Singaporean curry rice and chicken dish

Hainanese curry rice (海南咖喱饭 ; HTS: Hhai^{3}nam^{2} ka^{1}li^{1}bui^{1}) is a Singaporean dish consisting of steamed white rice smothered with curries and gravy, characteristically accompanied by curry chicken, pork chop, chap chye (braised cabbage) and kong bak (braised pork). It originates in Singaporean cuisine and is not thought of as part of the cuisine of Hainan, China although it was created by Hainanese people.

==History==
Hainanese curry rice developed during British colonial rule in Singapore. It was started by Hainanese living in Singapore, who were often employed by the British as well as the wealthy Peranakans (Straits-Chinese) as chefs in their homes.

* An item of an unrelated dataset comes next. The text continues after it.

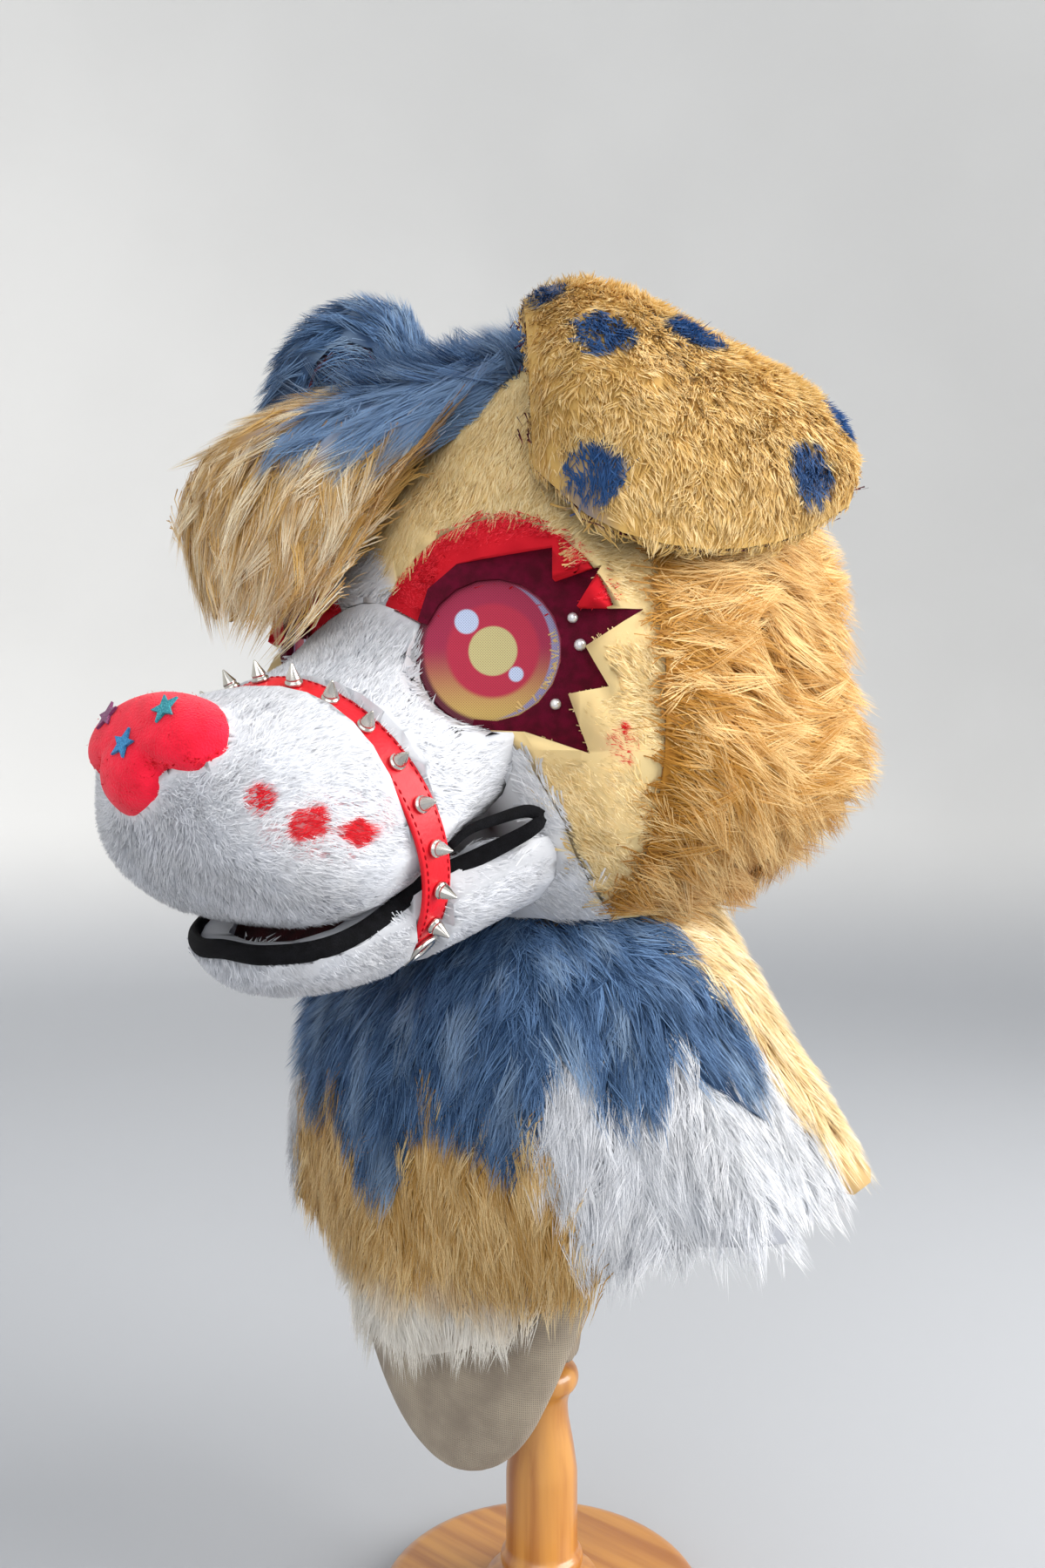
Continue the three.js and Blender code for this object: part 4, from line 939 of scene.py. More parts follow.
# From the middle of the jaw along its rim, round the corner of the mouth and a little way back.
LIP_HALF = [(0, -214, 398), (22, -211, 397), (44, -199, 400), (54, -183, 407), (61, -166, 419),
            (65, -152, 428), (75, -138, 436), (87, -127, 444), (95, -120, 450),
            (97, -115, 455), (93, -121, 458), (86, -135, 454), (81, -145, 450), (77, -153, 443)]
LIP_LINE = smooth_line([(-x, y, z) for x, y, z in LIP_HALF[:0:-1]] + LIP_HALF, 220)


def in_mouth_corner(points):
    """1 inside the opening behind each end of the lip, an upright oval on the white of the face. There the
    bare skin takes the dark mark colour of the white face fur, as painted shade of the opening.
    """
    return spots(both_sides([((74, -110, 447), (13, 14, 8))]), 0.12, 0.1)(points)


# %% Coats for the head
PLUSH = {"parts": 1, "each": 5, "spread": 4, "gather": 3, "width": 0.8, "pile": 3.5, "reach": 6.5,
         "stray": 0.5, "lock_stray": 0.35, "under": 0.45, "sparkle": 0.2, "beyond": 6, "edge_gap": 4.5,
         "rim": 0.6,
         "trim": clear_of_lids}
SHORT = {"parts": 2, "each": 7, "spread": 5, "gather": 2.5, "width": 0.85, "pile": 7, "reach": 14,
         "stray": 0.4, "lock_stray": 0.3, "under": 0.3, "sparkle": 0.15, "trim": clear_of_lids}
LONG = {"parts": 2, "each": 16, "spread": 8, "gather": 1.6, "width": 0.55, "pile": 9, "reach": 42,
        "lock_stray": 0.2, "sparkle": 0.15, "wave": 1.8}
CHEEK = {**LONG, "each": 22, "spread": 10, "pile": 14, "reach": 54, "wave": 4.5, "stray": 0.6,
         "lock_stray": 0.4, "beyond": 18, "lift": 13, "trim": clear_of_lids}
around_head = away_from((0, -5, 430), (0, -5, 600), 0.25)
around_cheek = away_from((0, -5, 400), (0, -5, 640), 0.1)


def fringe_blue_part(points):
    """The blue of the fringe: the locks above a line over the brow, but not those at its far end."""
    edge = 10 * ripple(points, 24, 13)
    return soft_step(points[:, 2] + edge, 610, 622) * soft_step(points[:, 0] + edge, -52, -40)


def spread_fringe(points):
    """Fan the inner locks of the fringe out over the bridge, more towards their tips."""
    aside = 28 * soft_step(-points[:, 2], -632, -560) * soft_step(points[:, 0], -80, -36)
    return points + np.stack([aside, -0.2 * aside, -0.2 * aside], -1)


def behind_lids(points):
    """The length of the cheek's fur: short beside the face, and full length further back."""
    return 0.22 + 0.78 * soft_step(points[:, 1], -78, -18)


def white_blaze(points):
    """Below 0 on the forehead, where a point of white runs up between the brows; above 0 on cheek spots."""
    return spots(CHEEK_SPOTS, 0.15)(points) - spots([((-6, -134, 558), (24, 26, 27))], 0.2, 0.15)(points)


def on_the_lip(points):
    """Places within a few millimetres of the lip's middle line, which carry no fur."""
    far = np.linalg.norm(points[:, None] - LIP_LINE[None, ::3], axis=2).min(1)
    return far < 7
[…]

Pork chop was adapted from British cuisine and the rest of the ingredients, such as curry chicken, babi pongteh and chap chye, were from Peranakan cuisine. These were adapted for Hainanese curry rice. Loo's, one of the most well-known and popular Hainanese curry rice vendors in Singapore, started operations in 1946 and is situated in Tiong Bahru Market.

== Description ==

=== Rice ===
Traditionally, steamed white rice forms the base of this dish. In recent years, some outlets, for example Jin Soon Fa Curry Rice, offer brown rice as an option.

=== Curry ===
The curry is milder and thicker than its South Asian variant.